-- BEGIN --

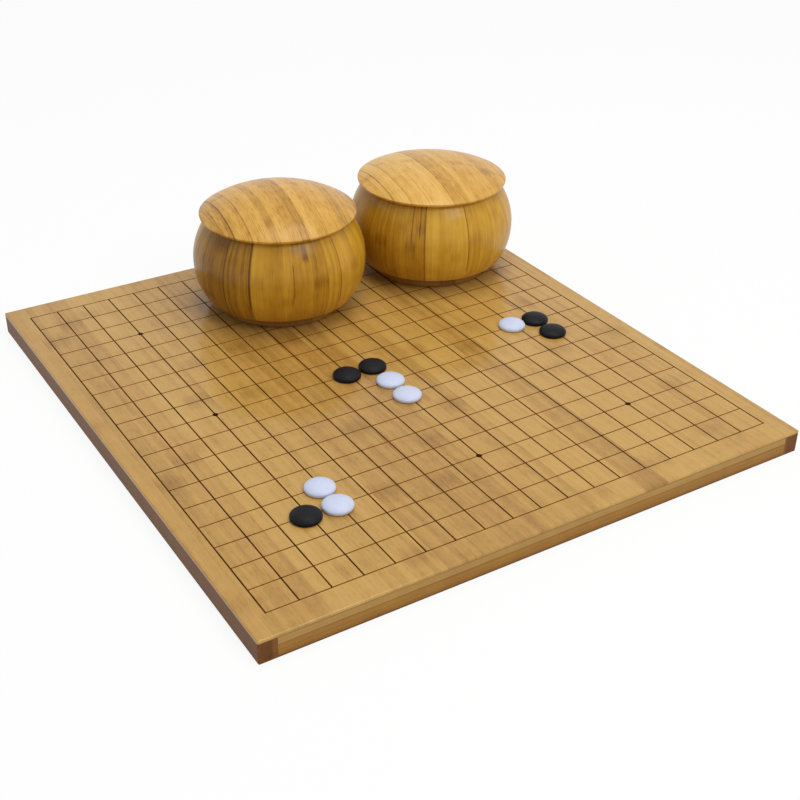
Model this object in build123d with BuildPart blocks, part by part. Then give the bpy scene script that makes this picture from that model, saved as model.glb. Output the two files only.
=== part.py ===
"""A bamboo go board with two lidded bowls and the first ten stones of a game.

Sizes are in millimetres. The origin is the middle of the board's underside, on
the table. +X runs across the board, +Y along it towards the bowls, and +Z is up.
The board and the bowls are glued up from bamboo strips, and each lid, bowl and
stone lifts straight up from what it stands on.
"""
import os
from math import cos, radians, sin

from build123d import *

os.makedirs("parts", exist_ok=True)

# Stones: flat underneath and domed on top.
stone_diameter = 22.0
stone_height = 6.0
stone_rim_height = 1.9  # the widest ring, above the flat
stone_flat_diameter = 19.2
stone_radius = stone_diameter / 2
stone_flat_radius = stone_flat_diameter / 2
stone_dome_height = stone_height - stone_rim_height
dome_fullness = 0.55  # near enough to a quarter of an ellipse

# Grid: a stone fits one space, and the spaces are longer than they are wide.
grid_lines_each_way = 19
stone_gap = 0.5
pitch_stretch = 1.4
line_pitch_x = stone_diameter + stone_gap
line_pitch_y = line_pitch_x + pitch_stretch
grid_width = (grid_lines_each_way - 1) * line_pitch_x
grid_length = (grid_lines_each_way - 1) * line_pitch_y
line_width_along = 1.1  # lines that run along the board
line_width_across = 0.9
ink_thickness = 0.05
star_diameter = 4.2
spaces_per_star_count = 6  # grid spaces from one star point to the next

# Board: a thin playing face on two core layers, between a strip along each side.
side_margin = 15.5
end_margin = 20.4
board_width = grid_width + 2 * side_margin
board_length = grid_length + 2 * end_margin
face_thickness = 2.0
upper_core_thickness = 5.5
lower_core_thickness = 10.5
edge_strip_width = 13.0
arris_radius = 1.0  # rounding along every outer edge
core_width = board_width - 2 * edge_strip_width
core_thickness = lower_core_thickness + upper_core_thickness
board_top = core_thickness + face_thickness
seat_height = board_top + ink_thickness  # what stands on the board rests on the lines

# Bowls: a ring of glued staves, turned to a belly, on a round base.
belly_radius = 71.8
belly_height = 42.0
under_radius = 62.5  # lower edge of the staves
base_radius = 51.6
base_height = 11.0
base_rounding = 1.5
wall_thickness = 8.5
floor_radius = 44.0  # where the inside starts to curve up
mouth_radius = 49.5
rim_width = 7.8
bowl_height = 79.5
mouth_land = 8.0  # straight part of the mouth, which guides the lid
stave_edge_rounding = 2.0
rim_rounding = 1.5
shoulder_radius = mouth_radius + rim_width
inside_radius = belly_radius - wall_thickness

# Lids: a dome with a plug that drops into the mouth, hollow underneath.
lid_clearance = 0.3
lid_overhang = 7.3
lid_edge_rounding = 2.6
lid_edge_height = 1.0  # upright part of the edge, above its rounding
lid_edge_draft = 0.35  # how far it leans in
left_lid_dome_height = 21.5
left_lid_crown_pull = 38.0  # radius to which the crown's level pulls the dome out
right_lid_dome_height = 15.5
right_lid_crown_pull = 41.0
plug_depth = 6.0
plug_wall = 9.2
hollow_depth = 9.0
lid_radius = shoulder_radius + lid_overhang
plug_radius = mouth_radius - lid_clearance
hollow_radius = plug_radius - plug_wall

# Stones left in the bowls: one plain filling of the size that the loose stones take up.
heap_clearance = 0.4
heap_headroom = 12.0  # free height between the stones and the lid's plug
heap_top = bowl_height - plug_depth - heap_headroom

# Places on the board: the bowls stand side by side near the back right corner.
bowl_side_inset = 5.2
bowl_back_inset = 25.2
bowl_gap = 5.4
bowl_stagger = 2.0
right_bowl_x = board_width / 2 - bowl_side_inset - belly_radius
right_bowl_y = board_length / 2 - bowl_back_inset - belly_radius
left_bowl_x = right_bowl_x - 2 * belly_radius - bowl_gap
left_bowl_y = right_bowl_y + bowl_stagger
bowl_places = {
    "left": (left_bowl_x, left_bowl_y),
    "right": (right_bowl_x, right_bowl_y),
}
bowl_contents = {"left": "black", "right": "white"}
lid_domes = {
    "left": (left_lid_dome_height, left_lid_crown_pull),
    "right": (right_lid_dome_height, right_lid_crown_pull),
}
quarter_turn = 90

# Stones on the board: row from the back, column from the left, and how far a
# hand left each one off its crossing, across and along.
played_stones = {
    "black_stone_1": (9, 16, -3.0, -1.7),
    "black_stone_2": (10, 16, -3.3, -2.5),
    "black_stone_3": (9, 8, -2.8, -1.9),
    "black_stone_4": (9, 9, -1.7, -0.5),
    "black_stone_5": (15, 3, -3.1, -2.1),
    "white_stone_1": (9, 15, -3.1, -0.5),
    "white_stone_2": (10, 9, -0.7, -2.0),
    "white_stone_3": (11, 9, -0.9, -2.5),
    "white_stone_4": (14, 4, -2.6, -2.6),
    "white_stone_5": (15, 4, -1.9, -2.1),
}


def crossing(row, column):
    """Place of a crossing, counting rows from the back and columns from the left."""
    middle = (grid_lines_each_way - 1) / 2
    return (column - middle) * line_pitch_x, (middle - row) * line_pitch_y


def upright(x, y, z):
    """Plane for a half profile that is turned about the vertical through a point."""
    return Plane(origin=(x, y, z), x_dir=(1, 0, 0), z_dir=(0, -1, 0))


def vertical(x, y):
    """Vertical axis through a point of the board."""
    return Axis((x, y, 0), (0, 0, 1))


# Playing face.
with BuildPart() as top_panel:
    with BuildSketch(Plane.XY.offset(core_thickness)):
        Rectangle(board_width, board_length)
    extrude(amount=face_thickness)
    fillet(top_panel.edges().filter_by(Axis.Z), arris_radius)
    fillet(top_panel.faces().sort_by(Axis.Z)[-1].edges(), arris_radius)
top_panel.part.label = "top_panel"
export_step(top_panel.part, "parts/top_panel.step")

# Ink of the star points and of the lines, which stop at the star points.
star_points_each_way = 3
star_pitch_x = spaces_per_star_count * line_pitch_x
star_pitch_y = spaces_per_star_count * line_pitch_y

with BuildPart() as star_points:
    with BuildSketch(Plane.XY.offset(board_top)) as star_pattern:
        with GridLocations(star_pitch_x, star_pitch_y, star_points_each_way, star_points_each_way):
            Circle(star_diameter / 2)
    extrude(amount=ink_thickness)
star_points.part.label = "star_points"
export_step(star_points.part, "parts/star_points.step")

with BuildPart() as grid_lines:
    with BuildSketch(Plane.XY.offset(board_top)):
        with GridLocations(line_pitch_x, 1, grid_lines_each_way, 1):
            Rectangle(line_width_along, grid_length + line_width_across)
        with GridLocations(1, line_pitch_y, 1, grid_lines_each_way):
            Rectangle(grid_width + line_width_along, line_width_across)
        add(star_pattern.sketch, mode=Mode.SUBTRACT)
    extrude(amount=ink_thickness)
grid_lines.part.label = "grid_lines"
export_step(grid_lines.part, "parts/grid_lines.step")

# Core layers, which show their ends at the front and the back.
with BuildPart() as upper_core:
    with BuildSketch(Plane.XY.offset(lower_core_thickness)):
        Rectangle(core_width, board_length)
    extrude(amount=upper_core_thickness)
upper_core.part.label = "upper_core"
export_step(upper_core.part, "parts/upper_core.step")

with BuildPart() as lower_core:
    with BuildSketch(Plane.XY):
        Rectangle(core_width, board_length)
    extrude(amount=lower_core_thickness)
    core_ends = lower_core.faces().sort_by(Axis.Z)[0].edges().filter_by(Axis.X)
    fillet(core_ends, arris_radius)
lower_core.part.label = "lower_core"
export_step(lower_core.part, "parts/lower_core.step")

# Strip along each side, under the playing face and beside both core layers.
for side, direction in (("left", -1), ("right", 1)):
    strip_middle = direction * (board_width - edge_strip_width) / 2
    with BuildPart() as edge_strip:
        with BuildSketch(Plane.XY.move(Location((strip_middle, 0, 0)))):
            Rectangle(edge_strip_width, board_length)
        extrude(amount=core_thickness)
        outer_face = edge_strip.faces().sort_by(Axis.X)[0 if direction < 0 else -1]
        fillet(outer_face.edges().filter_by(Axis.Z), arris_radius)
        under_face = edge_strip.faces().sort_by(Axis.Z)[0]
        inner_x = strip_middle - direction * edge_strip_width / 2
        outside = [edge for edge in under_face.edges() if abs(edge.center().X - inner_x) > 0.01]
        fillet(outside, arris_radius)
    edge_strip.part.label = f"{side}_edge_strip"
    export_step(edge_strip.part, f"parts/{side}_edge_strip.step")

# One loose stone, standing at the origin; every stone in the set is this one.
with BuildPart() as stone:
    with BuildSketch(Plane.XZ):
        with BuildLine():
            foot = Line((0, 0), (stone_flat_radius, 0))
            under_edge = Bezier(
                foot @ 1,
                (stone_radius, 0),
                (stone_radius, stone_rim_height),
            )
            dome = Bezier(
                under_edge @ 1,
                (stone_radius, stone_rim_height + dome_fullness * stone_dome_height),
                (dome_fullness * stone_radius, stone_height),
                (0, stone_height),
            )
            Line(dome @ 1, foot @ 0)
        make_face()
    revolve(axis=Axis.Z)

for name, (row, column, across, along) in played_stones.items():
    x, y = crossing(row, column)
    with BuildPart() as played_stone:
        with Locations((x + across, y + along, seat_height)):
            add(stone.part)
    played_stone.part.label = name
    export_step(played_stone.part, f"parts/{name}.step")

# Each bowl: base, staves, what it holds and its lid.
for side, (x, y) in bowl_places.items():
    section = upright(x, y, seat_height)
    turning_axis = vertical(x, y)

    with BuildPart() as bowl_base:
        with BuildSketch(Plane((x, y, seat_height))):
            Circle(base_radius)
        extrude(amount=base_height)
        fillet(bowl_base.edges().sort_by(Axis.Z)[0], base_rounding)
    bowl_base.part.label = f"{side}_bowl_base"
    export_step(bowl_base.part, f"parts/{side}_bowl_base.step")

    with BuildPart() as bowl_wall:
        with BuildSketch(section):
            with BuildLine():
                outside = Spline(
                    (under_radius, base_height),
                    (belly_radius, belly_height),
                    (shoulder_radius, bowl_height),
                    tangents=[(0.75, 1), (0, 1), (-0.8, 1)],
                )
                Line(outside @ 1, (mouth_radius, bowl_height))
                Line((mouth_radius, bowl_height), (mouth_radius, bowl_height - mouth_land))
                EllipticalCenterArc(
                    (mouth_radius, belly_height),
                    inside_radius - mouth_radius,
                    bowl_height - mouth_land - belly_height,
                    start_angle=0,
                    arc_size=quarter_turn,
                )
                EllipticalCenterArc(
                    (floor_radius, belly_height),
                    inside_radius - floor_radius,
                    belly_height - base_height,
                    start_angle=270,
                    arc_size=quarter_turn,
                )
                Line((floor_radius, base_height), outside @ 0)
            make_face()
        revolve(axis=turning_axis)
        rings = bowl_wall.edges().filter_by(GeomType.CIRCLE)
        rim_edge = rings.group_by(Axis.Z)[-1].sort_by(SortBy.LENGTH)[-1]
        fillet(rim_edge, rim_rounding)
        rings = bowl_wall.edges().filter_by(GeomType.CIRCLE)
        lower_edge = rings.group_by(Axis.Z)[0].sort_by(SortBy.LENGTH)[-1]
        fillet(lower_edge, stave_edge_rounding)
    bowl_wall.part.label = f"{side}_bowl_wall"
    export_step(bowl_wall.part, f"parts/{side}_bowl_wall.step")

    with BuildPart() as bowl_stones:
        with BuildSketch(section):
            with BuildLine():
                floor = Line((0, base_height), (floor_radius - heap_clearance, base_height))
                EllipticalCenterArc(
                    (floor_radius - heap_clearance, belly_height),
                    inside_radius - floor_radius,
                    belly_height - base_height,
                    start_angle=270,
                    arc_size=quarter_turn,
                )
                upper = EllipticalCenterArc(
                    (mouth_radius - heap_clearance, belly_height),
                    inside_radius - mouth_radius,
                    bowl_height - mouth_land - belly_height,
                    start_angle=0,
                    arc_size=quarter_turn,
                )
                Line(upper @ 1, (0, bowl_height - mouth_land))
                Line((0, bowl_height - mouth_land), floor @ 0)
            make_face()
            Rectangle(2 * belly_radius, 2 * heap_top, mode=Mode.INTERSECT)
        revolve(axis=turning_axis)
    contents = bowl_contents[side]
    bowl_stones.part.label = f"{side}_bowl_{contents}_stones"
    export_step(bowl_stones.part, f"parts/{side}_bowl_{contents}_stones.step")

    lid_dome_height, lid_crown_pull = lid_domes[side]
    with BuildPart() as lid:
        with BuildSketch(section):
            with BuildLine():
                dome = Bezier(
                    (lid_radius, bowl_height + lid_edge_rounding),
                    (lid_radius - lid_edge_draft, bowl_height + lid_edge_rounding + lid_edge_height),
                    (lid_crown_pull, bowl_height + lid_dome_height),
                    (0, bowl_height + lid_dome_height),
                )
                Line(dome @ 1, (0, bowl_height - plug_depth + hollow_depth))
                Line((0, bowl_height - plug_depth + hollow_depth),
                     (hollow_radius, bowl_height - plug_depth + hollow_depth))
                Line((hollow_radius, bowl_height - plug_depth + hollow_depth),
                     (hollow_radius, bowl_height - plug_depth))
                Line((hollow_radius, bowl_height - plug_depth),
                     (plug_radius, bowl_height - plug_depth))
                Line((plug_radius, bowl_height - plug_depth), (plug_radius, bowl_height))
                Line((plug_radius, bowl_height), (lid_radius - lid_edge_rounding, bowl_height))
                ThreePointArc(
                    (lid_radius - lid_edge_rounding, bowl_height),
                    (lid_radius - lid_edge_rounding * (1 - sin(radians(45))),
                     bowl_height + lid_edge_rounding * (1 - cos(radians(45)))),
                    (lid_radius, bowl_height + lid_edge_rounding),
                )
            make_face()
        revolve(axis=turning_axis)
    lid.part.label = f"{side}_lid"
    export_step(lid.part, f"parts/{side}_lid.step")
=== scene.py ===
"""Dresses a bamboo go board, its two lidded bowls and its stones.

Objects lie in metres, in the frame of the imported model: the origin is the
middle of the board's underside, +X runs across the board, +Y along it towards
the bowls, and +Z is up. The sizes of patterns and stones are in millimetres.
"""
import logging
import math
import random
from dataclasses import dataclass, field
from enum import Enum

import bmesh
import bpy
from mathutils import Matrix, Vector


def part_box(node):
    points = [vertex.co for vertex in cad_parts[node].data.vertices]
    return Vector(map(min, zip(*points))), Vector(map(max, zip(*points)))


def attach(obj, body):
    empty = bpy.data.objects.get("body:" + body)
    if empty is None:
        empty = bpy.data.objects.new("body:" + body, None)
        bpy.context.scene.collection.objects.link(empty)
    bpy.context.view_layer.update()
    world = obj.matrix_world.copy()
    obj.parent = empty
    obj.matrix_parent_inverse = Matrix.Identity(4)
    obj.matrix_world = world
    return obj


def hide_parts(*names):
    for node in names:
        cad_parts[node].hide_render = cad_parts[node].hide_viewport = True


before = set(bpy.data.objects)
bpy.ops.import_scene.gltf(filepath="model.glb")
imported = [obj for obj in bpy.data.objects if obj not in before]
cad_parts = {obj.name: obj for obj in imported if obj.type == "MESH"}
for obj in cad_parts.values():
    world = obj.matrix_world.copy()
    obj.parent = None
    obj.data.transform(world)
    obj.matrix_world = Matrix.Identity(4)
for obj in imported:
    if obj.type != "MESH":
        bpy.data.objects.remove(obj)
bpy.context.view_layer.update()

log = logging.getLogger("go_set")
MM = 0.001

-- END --
-- BEGIN --

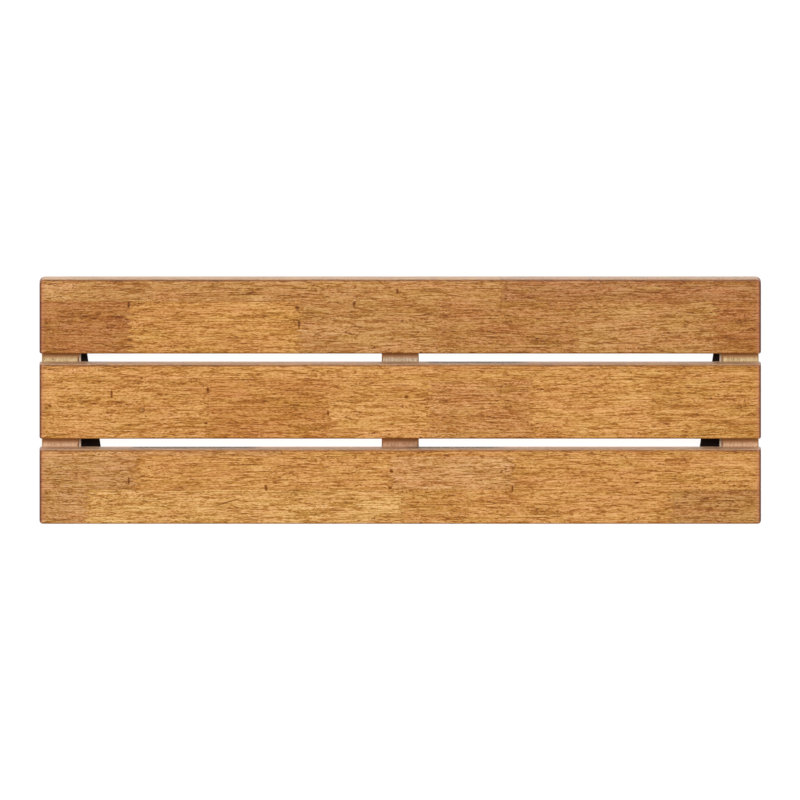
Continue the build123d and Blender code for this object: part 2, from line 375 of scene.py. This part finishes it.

-- END --
-- BEGIN --

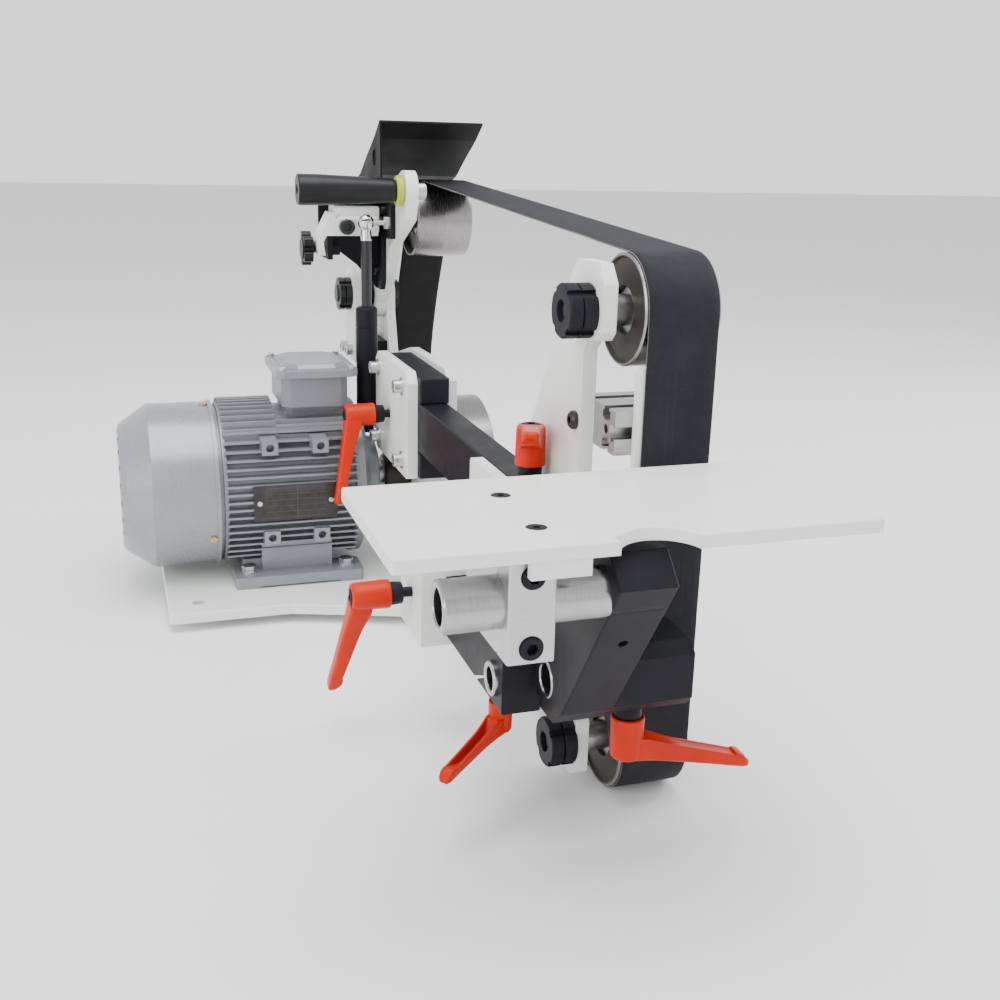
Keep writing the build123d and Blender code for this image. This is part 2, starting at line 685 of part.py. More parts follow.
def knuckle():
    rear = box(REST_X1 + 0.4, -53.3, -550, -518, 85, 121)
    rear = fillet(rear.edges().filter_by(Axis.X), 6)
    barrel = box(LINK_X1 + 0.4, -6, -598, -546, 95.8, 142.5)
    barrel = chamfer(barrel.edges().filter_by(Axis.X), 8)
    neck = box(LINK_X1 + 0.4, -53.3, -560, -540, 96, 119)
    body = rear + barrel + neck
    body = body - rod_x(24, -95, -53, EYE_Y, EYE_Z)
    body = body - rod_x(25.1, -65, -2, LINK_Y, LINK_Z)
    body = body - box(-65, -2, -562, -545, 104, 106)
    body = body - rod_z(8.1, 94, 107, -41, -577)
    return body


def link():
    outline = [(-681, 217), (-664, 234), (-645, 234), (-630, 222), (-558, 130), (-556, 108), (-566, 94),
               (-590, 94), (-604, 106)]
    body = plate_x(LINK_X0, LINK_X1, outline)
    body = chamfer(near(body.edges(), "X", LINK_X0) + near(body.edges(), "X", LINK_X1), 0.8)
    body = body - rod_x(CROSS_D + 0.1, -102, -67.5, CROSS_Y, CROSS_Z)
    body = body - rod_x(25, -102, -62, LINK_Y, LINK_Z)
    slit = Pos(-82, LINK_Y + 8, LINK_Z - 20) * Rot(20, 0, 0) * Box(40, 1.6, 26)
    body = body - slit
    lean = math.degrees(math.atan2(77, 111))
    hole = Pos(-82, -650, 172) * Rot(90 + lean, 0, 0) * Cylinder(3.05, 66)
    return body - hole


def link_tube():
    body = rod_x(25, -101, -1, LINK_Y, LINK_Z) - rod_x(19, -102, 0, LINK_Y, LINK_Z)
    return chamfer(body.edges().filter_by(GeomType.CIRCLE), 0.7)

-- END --

[Objective]:
In the listing above, locate the line containing "plug_depth), (plug_radius, bowl_height))" and the line containing "cad_parts[node].hide_render = cad_parts[node].hide_viewport". Transcribe those two lines and everything between them, exactly as written.

[Solution to this exercise]:
                Line((plug_radius, bowl_height - plug_depth), (plug_radius, bowl_height))
                Line((plug_radius, bowl_height), (lid_radius - lid_edge_rounding, bowl_height))
                ThreePointArc(
                    (lid_radius - lid_edge_rounding, bowl_height),
                    (lid_radius - lid_edge_rounding * (1 - sin(radians(45))),
                     bowl_height + lid_edge_rounding * (1 - cos(radians(45)))),
                    (lid_radius, bowl_height + lid_edge_rounding),
                )
            make_face()
        revolve(axis=turning_axis)
    lid.part.label = f"{side}_lid"
    export_step(lid.part, f"parts/{side}_lid.step")
=== scene.py ===
"""Dresses a bamboo go board, its two lidded bowls and its stones.

Objects lie in metres, in the frame of the imported model: the origin is the
middle of the board's underside, +X runs across the board, +Y along it towards
the bowls, and +Z is up. The sizes of patterns and stones are in millimetres.
"""
import logging
import math
import random
from dataclasses import dataclass, field
from enum import Enum

import bmesh
import bpy
from mathutils import Matrix, Vector


def part_box(node):
    points = [vertex.co for vertex in cad_parts[node].data.vertices]
    return Vector(map(min, zip(*points))), Vector(map(max, zip(*points)))


def attach(obj, body):
    empty = bpy.data.objects.get("body:" + body)
    if empty is None:
        empty = bpy.data.objects.new("body:" + body, None)
        bpy.context.scene.collection.objects.link(empty)
    bpy.context.view_layer.update()
    world = obj.matrix_world.copy()
    obj.parent = empty
    obj.matrix_parent_inverse = Matrix.Identity(4)
    obj.matrix_world = world
    return obj


def hide_parts(*names):
    for node in names:
        cad_parts[node].hide_render = cad_parts[node].hide_viewport = True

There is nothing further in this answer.